Simpler production process
The production time of 42 hours for the honeycomb/prepreg design was reduced to only 24 hours for the infused ‘single shot’ HERO infusion design.
This was primarily a result of the elimination of two key steps in the ‘two shot’ curing process for the autoclaved honeycomb/ prepreg design: the lengthy prepreg core preparation time; and the need to separately cure, demould and then integrate the carbon fibre reinforced outer skin with the honeycomb prior to the second stage cure. The net result was a near doubling of moulding capacity.
CTC notes that these savings in time and cost have been achieved for a part with comparatively simple geometry. As the complexity of a part increases, the savings in processing time and costs exponentially increase in favour of an infused foam core over an autoclaved honeycomb laminate design, it says.

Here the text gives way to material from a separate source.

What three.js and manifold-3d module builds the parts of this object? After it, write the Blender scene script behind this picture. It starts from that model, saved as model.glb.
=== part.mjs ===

“With the new HERO core production cost could be reduced, as it enabled us to use a simplified manufacturing process compared to honeycomb," says Remo Hinz, R&D Project Leader, CTC.
"The characteristics of HERO foam made it possible to adapt the design for better manufacturing without a weight penalty. A key redesign requirement was equal performance, which we expect to be confirmed in further planned tests. Additional potentials to further reduce weight may be possible by milling the foam core to a load path optimised shape.”
Reduced materials costs
The nose landing gear doors with the infused HERO core/epoxy resin design were fabricated by INVENT GmbH based in Braunschweig, Germany.
ROHACELL 71HERO core (the lowest density HERO grade at 75 kg/ m3), woven carbon fibre fabrics, and RTM 6, an Airbus-qualified Hexcel epoxy resin, were used. Evonik supplied the foam core material machined to the exact dimensions needed.
Unlike a honeycomb core, ROHACELL PMI foams have a closed cell structure. This means it is not necessary to apply either a core filling paste ‘potting material’, as there are no open edges to seal, or an adhesive film to bond the core to the skins. A foam cored part can be simply infused in one shot.
As well as saving costs by removing the potting material and the adhesive from the bill of materials, the CTC trials logged the elimination of 4 hours of preparation time.
Another benefit of the ROHACELL HERO foam core option over the honeycomb design is lower maintenance, repair and operations (MRO) costs.
The possibilities of skin debonding problems due to water pick up during its service life are avoided with a closed cell core material. In contrast, over time, MRO issues can occur with a honeycomb sandwich part due to cracking of the epoxy resin or the potting material. This cracking can lead to water ingress into the open cell honeycomb cavities. The subsequent vaporising and then freezing of the water inside the open cavities during the temperature cycling extremes faced by an operational aircraft lead to internal damage.
A critical factor the CTC project team also had to take into consideration was the need to use a core material which can provide both damage tolerance and visual damage detectability. ROHACELL HERO provides the same level of damage resistance and visual inspection detectability as honeycomb, and the overall high performance mechanical properties required.
The damage performance of ROHACELL HERO was independently validated by the Fraunhofer IWM Institute in Halle, Germany. A series of comparative impact tests were performed according to ASTM D7766/D7766M –11 on cut specimen test pieces taken from both the HERO core foam infused laminate design and the original honeycomb/prepreg laminate system. Impact testing at 35 J impact energy and -55°C and subsequent NDT confirmed that damage size and depth between the foam specimen and the honeycomb specimen were the same.
Technically better, and safer
"While a honeycomb core is usually the lightest sandwich design for simple shaped, flat parts, for a more complex part, a closed cell core foam, such as ROHACELL HERO, is technically the better and safer material to specify as water ingress issues are eliminated and debonding failure risks are significantly reduced due to the greater surface area adhesion of a closed cell foam with the sandwich laminate outer skins,” concludes Professor Herrmann, Head of CTC.
Following this study the ROHACELL team is now working on several structural application projects with Airbus, where various grades of HERO are being evaluated for a range of Class A and B applications.
“Based on trials so far, we are quite optimistic that the first Airbus aircraft part specified with HERO will enter into service during 2015,” reports Uwe Lang from the Sandwich Technology, ROHACELL division of Evonik.